Philippakis: “It’s probably informed by touring, being absent in some way. We’ve been to a lot of airports over the last few years, and sometimes there’s this cool melancholy to an airport at a certain hour of the evening. It’s about being away and having some sort of experience that changes you, and waiting to return, knowing that the world you’re returning to will be subtly different because you are.”

Lonely Hunter

Philippakis: “It was written in this studio in Hackney, and originally the music was sort of hip-hop, kind of grime-y. It didn’t have lyrics for a long time – I was searching for a lyrical identity for the song, then I was basically crushed on the day after New Year’s Day, and went up the Oxford studio, which was when these lyrics about a new dawn, a new year, came out of it.”

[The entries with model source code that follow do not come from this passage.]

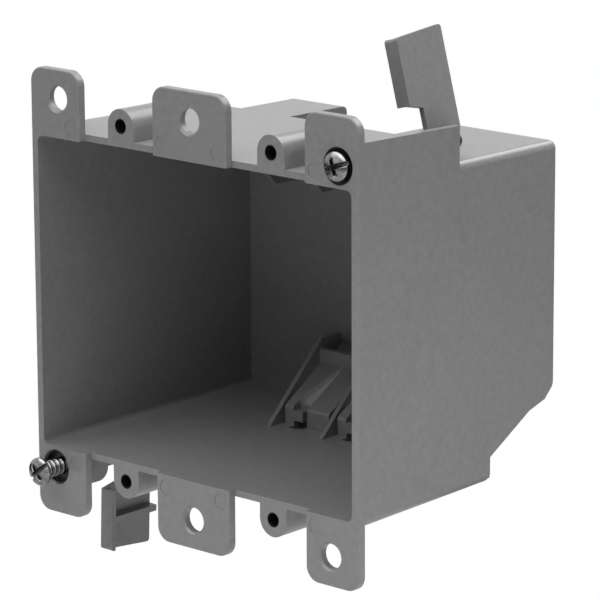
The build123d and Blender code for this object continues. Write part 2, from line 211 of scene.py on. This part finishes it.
def moulded_skin_group():
    """Fine spark-eroded grain, faint clouds and specks of a moulded surface.

    Outputs a colour, a roughness and a height in metres.
    """
    group = bpy.data.node_groups.new("moulded_skin", "ShaderNodeTree")
    group_socket(group, "Colour", "INPUT", "Color")
    for name in ("Mottle", "Roughness", "Grain Rate", "Grain Height"):
        group_socket(group, name, "INPUT", "Float")
    group_socket(group, "Colour", "OUTPUT", "Color")
    group_socket(group, "Roughness", "OUTPUT", "Float")
    group_socket(group, "Height", "OUTPUT", "Float")
    nodes, links = group.nodes, group.links
    given = nodes.new("NodeGroupInput")
    result = nodes.new("NodeGroupOutput")
    where = nodes.new("ShaderNodeTexCoord")

    grain = noise_texture(nodes, links, where, detail=3.0)
    grain.inputs["Roughness"].default_value = 0.6
    links.new(given.outputs["Grain Rate"], grain.inputs["Scale"])
    clouds = noise_texture(nodes, links, where, detail=4.0)
    clouds.inputs["Scale"].default_value = CLOUD_RATE
    specks = noise_texture(nodes, links, where, detail=2.0)
    specks.inputs["Scale"].default_value = SPECK_RATE

    def centred(source, gain):
        """Value around zero: (source - 0.5) times gain."""
        node = nodes.new("ShaderNodeMath")
        node.operation = "MULTIPLY_ADD"
        node.inputs[1].default_value = gain
        node.inputs[2].default_value = -0.5 * gain
        links.new(source, node.inputs[0])
        return node.outputs[0]

    both = nodes.new("ShaderNodeMath")
    both.operation = "ADD"
    links.new(centred(clouds.outputs["Fac"], CLOUD_SHARE), both.inputs[0])
    links.new(centred(specks.outputs["Fac"], SPECK_SHARE), both.inputs[1])
    factor = nodes.new("ShaderNodeMath")
    factor.operation = "MULTIPLY_ADD"
    factor.inputs[2].default_value = 1.0
    links.new(both.outputs[0], factor.inputs[0])
    links.new(given.outputs["Mottle"], factor.inputs[1])
    links.new(scaled_colour(group, given.outputs["Colour"], factor.outputs[0]), result.inputs["Colour"])

    rough = nodes.new("ShaderNodeMath")
    rough.operation = "ADD"
    rough.use_clamp = True
    links.new(given.outputs["Roughness"], rough.inputs[0])
    links.new(centred(clouds.outputs["Fac"], GLOSS_SHARE), rough.inputs[1])
    links.new(rough.outputs[0], result.inputs["Roughness"])

    height = nodes.new("ShaderNodeMath")
    height.operation = "MULTIPLY"
    links.new(grain.outputs["Fac"], height.inputs[0])
    links.new(given.outputs["Grain Height"], height.inputs[1])
    links.new(height.outputs[0], result.inputs["Height"])
    return group


def painted_hole_shade_group():
    """Mask of the painted shade in the insides of the screw holes, 1 less HOLE_SHADE in them and 1
    elsewhere.

    A point is inside where its X and Z, both without their signs, lie within the hole's radius of its axis
    and its Y lies between the front face and the hole's depth. The seats of the clamp screws count on
    their own diagonal only.
    """
    group = bpy.data.node_groups.new("painted_hole_shade", "ShaderNodeTree")
    group_socket(group, "Clear", "OUTPUT", "Float")
    nodes, links = group.nodes, group.links
    result = nodes.new("NodeGroupOutput")
    where = nodes.new("ShaderNodeTexCoord")
    split = nodes.new("ShaderNodeSeparateXYZ")
    links.new(where.outputs["Object"], split.inputs[0])

    def step(operation, first, second=None):
        """Math node on two sources, each a socket or a number."""
        node = nodes.new("ShaderNodeMath")
        node.operation = operation
        for socket, source in zip(node.inputs, (first, second)):
            if isinstance(source, (int, float)):
                socket.default_value = source
            elif source is not None:
                links.new(source, socket)
        return node.outputs[0]

    across, behind, up = split.outputs
    diagonal = step("GREATER_THAN", step("MULTIPLY", across, up), 0.0)
    deep = step("GREATER_THAN", behind, HOLE_SHADE_START)
    shade = None
    for hole_x, hole_z, radius, depth, all_quarters in HOLES:
        off_x = step("SUBTRACT", step("ABSOLUTE", across), hole_x)
        off_z = step("SUBTRACT", step("ABSOLUTE", up), hole_z)
        squares = step("ADD", step("MULTIPLY", off_x, off_x), step("MULTIPLY", off_z, off_z))
        inside = step("MULTIPLY", step("LESS_THAN", squares, radius * radius), deep)
        inside = step("MULTIPLY", inside, step("LESS_THAN", behind, depth))
        if not all_quarters:
            inside = step("MULTIPLY", inside, diagonal)
        shade = inside if shade is None else step("MAXIMUM", shade, inside)
    links.new(step("SUBTRACT", 1.0, step("MULTIPLY", shade, HOLE_SHADE)), result.inputs["Clear"])
    return group


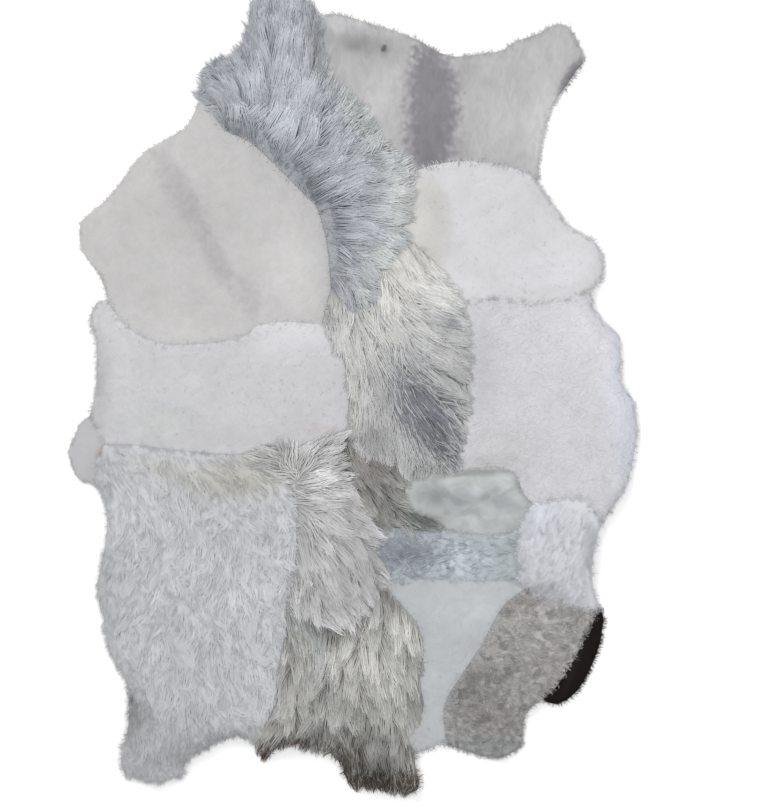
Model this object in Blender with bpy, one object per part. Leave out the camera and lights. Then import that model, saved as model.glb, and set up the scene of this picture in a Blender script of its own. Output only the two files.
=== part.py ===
# A patchwork hide rug: eighteen sheepskin panels of different fleece, sewn edge to edge.
# It lies flat on its skin side, with +Z up, +Y towards the neck and its origin under the middle of its box.

import math

import bmesh
import bpy
import numpy as np
from mathutils import Vector, geometry

# The cutting plan is drawn on squares, with x to the right and y down from its top left corner.
PLAN_SQUARE = 0.0021  # m, the side of one square
PLAN_MIDDLE = (355, 394)  # squares

SEAM_GAP = 0.0003  # m between the edges of two panels
EDGE_STEP = 0.0150  # m between the points along an edge
INNER_STEP = 0.0300  # m between the points inside a panel
INNER_MARGIN = 0.0110  # m, the least distance of such a point from the edge

SEAM_DIP = 0.72  # height of the pile at a seam, as a share of the lower neighbour's
RIM_DIP = 0.34  # height at the rim, as a share of the panel's own
PILE_ROLL = 0.0350  # m over which the pile rises to its full height
LUMP_LENGTH = 0.1150  # m, the scale of the lumps
LUMP_ALONG = 4.4  # radians of the lumps' wave for each LUMP_LENGTH along the hair
LUMP_ACROSS = 9.7  # the same across the hair
LUMP_SKEW = 1.3  # by how many radians the rows across the hair slant
LUMP_SWAY = 2.3  # by how many radians the rows along the hair wander
LUMP_SWAY_WAVE = 5  # radians of that wandering for each LUMP_LENGTH

SHARP_CORNER = 0.2  # the inset goes by the next side alone where two sides nearly double back
MITRE_LEAST = 0.3  # an inset corner moves at most 1 / this times the distance

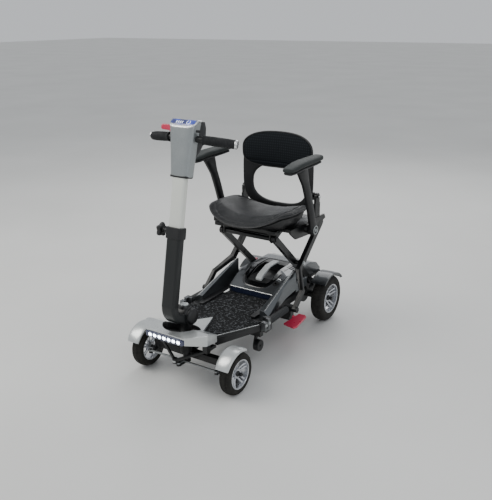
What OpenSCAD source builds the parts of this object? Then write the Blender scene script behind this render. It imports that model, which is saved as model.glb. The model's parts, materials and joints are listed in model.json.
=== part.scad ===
// Folding four-wheel mobility scooter. Front faces -Y, +X is the rider's left, +Z is up.
// Places are written as [x, s, z], where s is the distance behind the front axle.

/* [Wheels] */
// Distance from the front axle to the rear axle
wheelbase = 724; // [720:1:728]
// Front axle's place along Y, with the origin in the middle of the footprint
front_axle_y = -353; // [-356:1:-348]
// Radius of a front tyre
front_r = 78; // [76:0.5:80]
// Width of a front tyre
front_w = 47.5; // [44:0.5:48]
// Distance from the middle plane to the middle of a front tyre
front_x = 199.5; // [199:0.5:202]
// Radius of a rear tyre
rear_r = 101.5; // [99:0.5:103]
// Width of a rear tyre
rear_w = 60.6; // [56:0.2:61]
// Distance from the middle plane to the middle of a rear tyre
rear_x = 181.7; // [181.5:0.1:184]

/* [Chassis] */
// Height of the carpet on the deck
deck_z = 180; // [176:1:182]
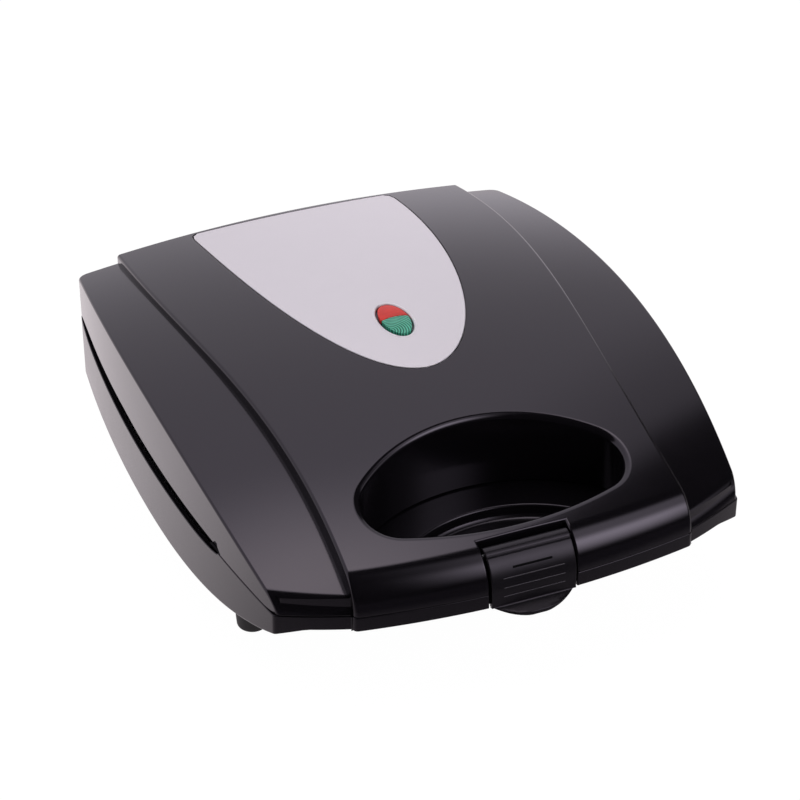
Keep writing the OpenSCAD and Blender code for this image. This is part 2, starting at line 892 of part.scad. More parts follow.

Smith: “When we took it to France, Ford-o flexed his musical muscles a bit, and changed the whole dynamic.”

A Knife In The Ocean

Philippakis: “We were basically packing up to leave. We thought we had the album written. We’d played the other songs a lot, but that was one that just came out of a jam, once the pressure was off.”

Smith: “James had gone out to get a sandwich or something and then he came back and we’d written it. He was like: “What’s that?”. And then: “That’s definitely going on.” There’s elements of jazz. It swings. It’s got a Purdie Shuffle [drum solo made famous by session drummer Bernard Purdie] as the drumbeat.”

Philippakis: “The vocal line isn’t a normal vocal line for me. I’ve never done anything like that before. Musically, I think it’s the perfect closer to the record. It captures the essence of what the band is trying to do.”